** Begin **

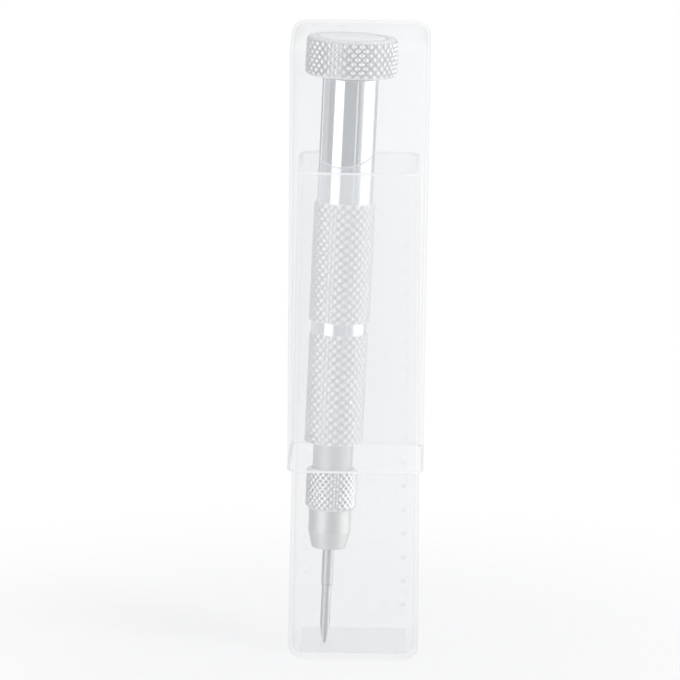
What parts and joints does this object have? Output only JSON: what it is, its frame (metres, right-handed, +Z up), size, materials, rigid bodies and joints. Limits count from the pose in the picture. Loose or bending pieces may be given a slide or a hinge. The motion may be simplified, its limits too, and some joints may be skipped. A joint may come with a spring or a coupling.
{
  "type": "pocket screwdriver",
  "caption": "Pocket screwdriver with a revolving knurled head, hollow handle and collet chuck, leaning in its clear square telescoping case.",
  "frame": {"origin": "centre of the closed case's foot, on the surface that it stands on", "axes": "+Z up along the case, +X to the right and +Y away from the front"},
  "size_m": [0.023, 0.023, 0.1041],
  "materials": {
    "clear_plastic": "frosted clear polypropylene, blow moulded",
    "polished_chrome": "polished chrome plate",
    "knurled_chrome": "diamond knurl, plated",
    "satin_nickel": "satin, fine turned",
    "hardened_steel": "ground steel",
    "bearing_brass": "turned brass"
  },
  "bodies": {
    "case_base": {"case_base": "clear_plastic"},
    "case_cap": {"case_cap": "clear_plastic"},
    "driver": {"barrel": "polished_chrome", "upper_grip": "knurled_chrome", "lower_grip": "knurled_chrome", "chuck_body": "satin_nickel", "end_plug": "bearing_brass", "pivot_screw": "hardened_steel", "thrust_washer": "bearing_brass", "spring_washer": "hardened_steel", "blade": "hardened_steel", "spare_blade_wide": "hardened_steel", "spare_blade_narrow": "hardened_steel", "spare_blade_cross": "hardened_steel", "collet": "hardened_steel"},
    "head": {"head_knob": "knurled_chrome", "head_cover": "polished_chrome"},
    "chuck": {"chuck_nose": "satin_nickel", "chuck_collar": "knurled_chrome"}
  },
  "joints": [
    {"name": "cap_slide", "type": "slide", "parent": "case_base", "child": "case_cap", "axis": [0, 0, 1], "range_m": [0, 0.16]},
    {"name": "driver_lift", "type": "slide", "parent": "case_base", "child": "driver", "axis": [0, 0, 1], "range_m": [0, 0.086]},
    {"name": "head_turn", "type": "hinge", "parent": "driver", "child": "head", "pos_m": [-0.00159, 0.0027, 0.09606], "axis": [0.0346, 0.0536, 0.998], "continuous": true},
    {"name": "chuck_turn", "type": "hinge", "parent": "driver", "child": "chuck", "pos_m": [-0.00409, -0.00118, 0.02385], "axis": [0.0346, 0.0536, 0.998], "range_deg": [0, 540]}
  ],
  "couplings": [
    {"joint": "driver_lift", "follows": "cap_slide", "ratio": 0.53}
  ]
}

** End **

◆ Your objective
Everything in the listing above should be restated exactly.

◆ Response to the exercise
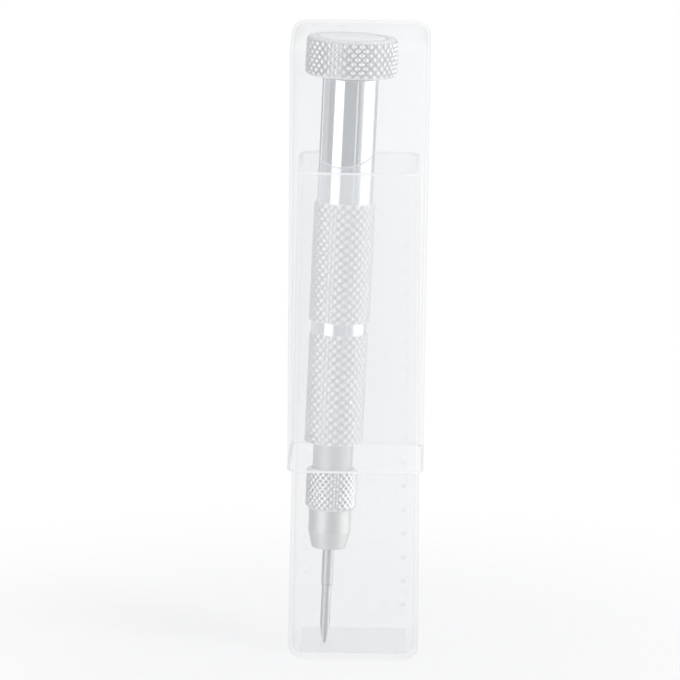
What parts and joints does this object have? Output only JSON: what it is, its frame (metres, right-handed, +Z up), size, materials, rigid bodies and joints. Limits count from the pose in the picture. Loose or bending pieces may be given a slide or a hinge. The motion may be simplified, its limits too, and some joints may be skipped. A joint may come with a spring or a coupling.
{
  "type": "pocket screwdriver",
  "caption": "Pocket screwdriver with a revolving knurled head, hollow handle and collet chuck, leaning in its clear square telescoping case.",
  "frame": {"origin": "centre of the closed case's foot, on the surface that it stands on", "axes": "+Z up along the case, +X to the right and +Y away from the front"},
  "size_m": [0.023, 0.023, 0.1041],
  "materials": {
    "clear_plastic": "frosted clear polypropylene, blow moulded",
    "polished_chrome": "polished chrome plate",
    "knurled_chrome": "diamond knurl, plated",
    "satin_nickel": "satin, fine turned",
    "hardened_steel": "ground steel",
    "bearing_brass": "turned brass"
  },
  "bodies": {
    "case_base": {"case_base": "clear_plastic"},
    "case_cap": {"case_cap": "clear_plastic"},
    "driver": {"barrel": "polished_chrome", "upper_grip": "knurled_chrome", "lower_grip": "knurled_chrome", "chuck_body": "satin_nickel", "end_plug": "bearing_brass", "pivot_screw": "hardened_steel", "thrust_washer": "bearing_brass", "spring_washer": "hardened_steel", "blade": "hardened_steel", "spare_blade_wide": "hardened_steel", "spare_blade_narrow": "hardened_steel", "spare_blade_cross": "hardened_steel", "collet": "hardened_steel"},
    "head": {"head_knob": "knurled_chrome", "head_cover": "polished_chrome"},
    "chuck": {"chuck_nose": "satin_nickel", "chuck_collar": "knurled_chrome"}
  },
  "joints": [
    {"name": "cap_slide", "type": "slide", "parent": "case_base", "child": "case_cap", "axis": [0, 0, 1], "range_m": [0, 0.16]},
    {"name": "driver_lift", "type": "slide", "parent": "case_base", "child": "driver", "axis": [0, 0, 1], "range_m": [0, 0.086]},
    {"name": "head_turn", "type": "hinge", "parent": "driver", "child": "head", "pos_m": [-0.00159, 0.0027, 0.09606], "axis": [0.0346, 0.0536, 0.998], "continuous": true},
    {"name": "chuck_turn", "type": "hinge", "parent": "driver", "child": "chuck", "pos_m": [-0.00409, -0.00118, 0.02385], "axis": [0.0346, 0.0536, 0.998], "range_deg": [0, 540]}
  ],
  "couplings": [
    {"joint": "driver_lift", "follows": "cap_slide", "ratio": 0.53}
  ]
}